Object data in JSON
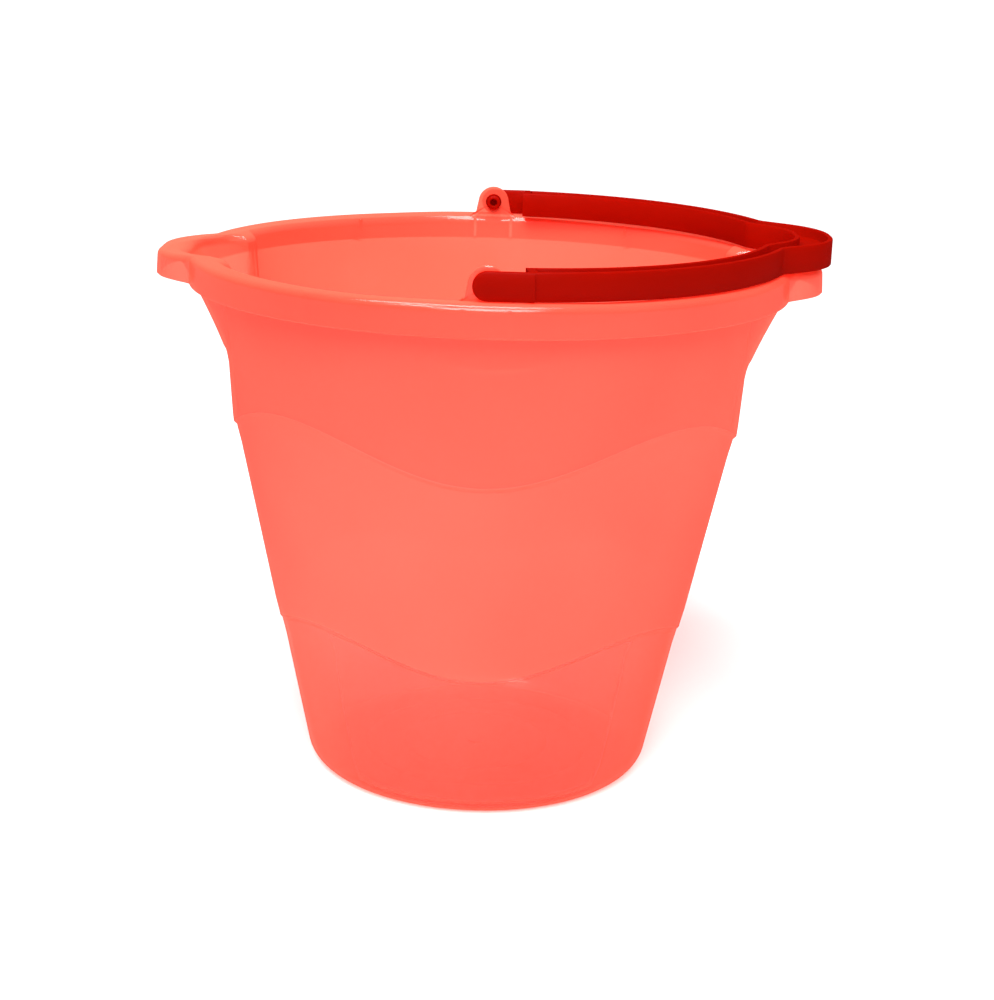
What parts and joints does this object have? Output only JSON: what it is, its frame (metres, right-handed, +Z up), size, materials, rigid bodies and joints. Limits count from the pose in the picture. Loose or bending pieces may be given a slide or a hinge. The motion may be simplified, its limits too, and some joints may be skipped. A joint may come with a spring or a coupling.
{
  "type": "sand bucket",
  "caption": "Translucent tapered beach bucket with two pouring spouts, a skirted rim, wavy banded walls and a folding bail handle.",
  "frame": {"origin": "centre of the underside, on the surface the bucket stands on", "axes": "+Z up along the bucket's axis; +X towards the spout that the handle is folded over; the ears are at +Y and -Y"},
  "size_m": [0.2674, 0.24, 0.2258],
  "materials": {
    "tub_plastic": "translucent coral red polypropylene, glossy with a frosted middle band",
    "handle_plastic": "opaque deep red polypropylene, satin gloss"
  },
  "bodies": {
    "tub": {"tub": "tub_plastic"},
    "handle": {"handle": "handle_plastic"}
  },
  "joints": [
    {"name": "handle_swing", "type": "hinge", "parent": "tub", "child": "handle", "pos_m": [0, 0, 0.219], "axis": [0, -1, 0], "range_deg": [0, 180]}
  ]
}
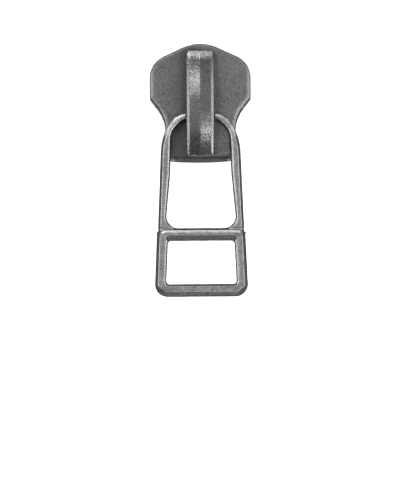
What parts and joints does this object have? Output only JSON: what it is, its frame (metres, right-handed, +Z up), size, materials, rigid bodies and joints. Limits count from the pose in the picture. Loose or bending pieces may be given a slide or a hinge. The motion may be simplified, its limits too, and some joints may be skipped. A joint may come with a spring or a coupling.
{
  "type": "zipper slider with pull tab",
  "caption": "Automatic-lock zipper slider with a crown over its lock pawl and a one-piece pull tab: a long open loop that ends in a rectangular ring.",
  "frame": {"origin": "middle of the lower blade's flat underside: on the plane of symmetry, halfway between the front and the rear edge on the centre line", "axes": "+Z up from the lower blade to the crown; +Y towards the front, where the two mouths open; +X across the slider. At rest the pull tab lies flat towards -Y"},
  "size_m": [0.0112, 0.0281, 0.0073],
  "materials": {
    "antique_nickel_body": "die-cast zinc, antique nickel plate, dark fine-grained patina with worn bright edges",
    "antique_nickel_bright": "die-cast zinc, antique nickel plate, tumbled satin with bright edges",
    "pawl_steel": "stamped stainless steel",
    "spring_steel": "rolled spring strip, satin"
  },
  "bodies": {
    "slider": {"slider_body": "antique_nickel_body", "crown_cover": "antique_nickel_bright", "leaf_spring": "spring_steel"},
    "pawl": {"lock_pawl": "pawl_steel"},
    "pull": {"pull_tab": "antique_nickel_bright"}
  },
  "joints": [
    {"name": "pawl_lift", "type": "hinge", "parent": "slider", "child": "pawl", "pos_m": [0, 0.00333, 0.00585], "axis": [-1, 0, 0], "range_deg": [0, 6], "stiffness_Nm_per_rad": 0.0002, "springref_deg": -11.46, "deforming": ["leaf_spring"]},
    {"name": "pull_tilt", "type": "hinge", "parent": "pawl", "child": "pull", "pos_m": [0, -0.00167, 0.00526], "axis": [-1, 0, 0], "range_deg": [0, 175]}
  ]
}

#### Goal of the exercise
Nothing may be left out: return each entry exactly as it reads.

#### Expected answer
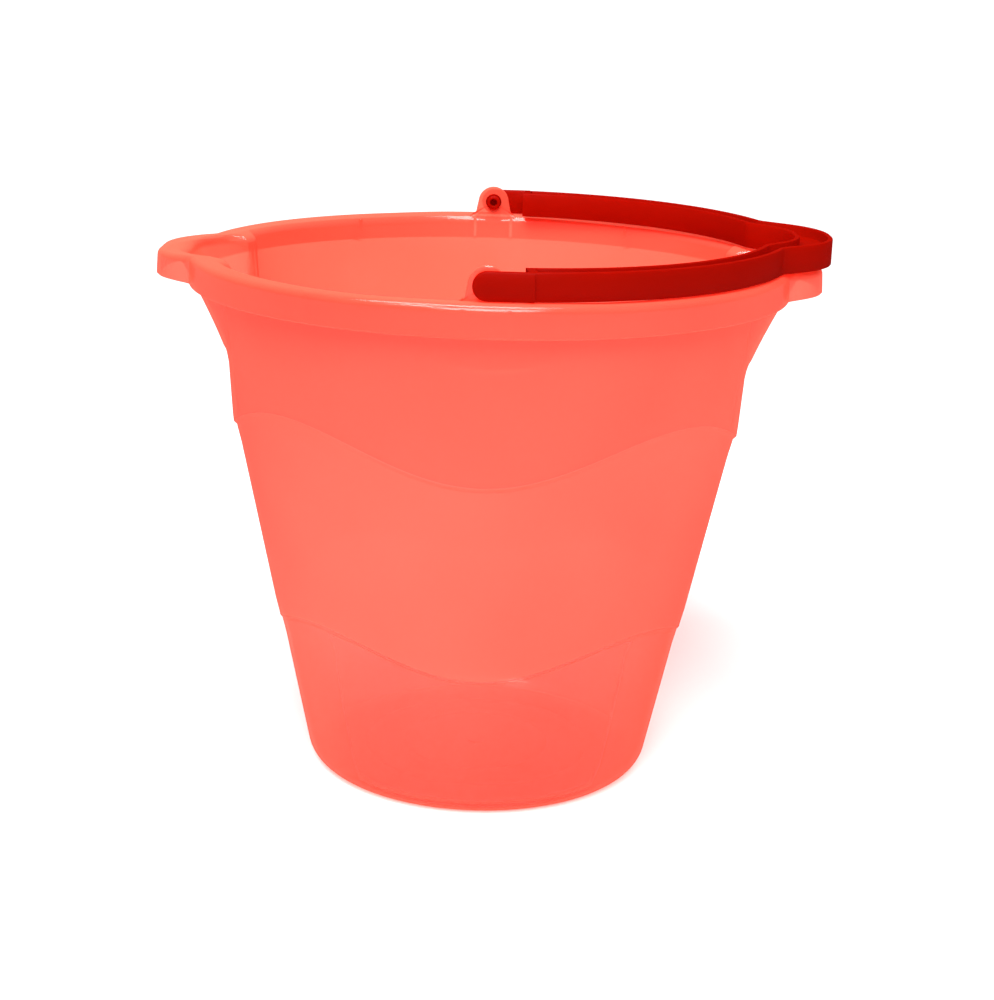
What parts and joints does this object have? Output only JSON: what it is, its frame (metres, right-handed, +Z up), size, materials, rigid bodies and joints. Limits count from the pose in the picture. Loose or bending pieces may be given a slide or a hinge. The motion may be simplified, its limits too, and some joints may be skipped. A joint may come with a spring or a coupling.
{
  "type": "sand bucket",
  "caption": "Translucent tapered beach bucket with two pouring spouts, a skirted rim, wavy banded walls and a folding bail handle.",
  "frame": {"origin": "centre of the underside, on the surface the bucket stands on", "axes": "+Z up along the bucket's axis; +X towards the spout that the handle is folded over; the ears are at +Y and -Y"},
  "size_m": [0.2674, 0.24, 0.2258],
  "materials": {
    "tub_plastic": "translucent coral red polypropylene, glossy with a frosted middle band",
    "handle_plastic": "opaque deep red polypropylene, satin gloss"
  },
  "bodies": {
    "tub": {"tub": "tub_plastic"},
    "handle": {"handle": "handle_plastic"}
  },
  "joints": [
    {"name": "handle_swing", "type": "hinge", "parent": "tub", "child": "handle", "pos_m": [0, 0, 0.219], "axis": [0, -1, 0], "range_deg": [0, 180]}
  ]
}
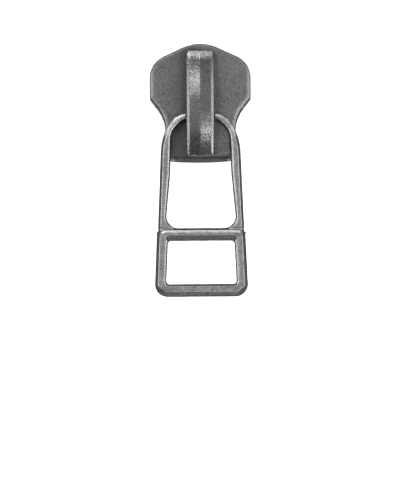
What parts and joints does this object have? Output only JSON: what it is, its frame (metres, right-handed, +Z up), size, materials, rigid bodies and joints. Limits count from the pose in the picture. Loose or bending pieces may be given a slide or a hinge. The motion may be simplified, its limits too, and some joints may be skipped. A joint may come with a spring or a coupling.
{
  "type": "zipper slider with pull tab",
  "caption": "Automatic-lock zipper slider with a crown over its lock pawl and a one-piece pull tab: a long open loop that ends in a rectangular ring.",
  "frame": {"origin": "middle of the lower blade's flat underside: on the plane of symmetry, halfway between the front and the rear edge on the centre line", "axes": "+Z up from the lower blade to the crown; +Y towards the front, where the two mouths open; +X across the slider. At rest the pull tab lies flat towards -Y"},
  "size_m": [0.0112, 0.0281, 0.0073],
  "materials": {
    "antique_nickel_body": "die-cast zinc, antique nickel plate, dark fine-grained patina with worn bright edges",
    "antique_nickel_bright": "die-cast zinc, antique nickel plate, tumbled satin with bright edges",
    "pawl_steel": "stamped stainless steel",
    "spring_steel": "rolled spring strip, satin"
  },
  "bodies": {
    "slider": {"slider_body": "antique_nickel_body", "crown_cover": "antique_nickel_bright", "leaf_spring": "spring_steel"},
    "pawl": {"lock_pawl": "pawl_steel"},
    "pull": {"pull_tab": "antique_nickel_bright"}
  },
  "joints": [
    {"name": "pawl_lift", "type": "hinge", "parent": "slider", "child": "pawl", "pos_m": [0, 0.00333, 0.00585], "axis": [-1, 0, 0], "range_deg": [0, 6], "stiffness_Nm_per_rad": 0.0002, "springref_deg": -11.46, "deforming": ["leaf_spring"]},
    {"name": "pull_tilt", "type": "hinge", "parent": "pawl", "child": "pull", "pos_m": [0, -0.00167, 0.00526], "axis": [-1, 0, 0], "range_deg": [0, 175]}
  ]
}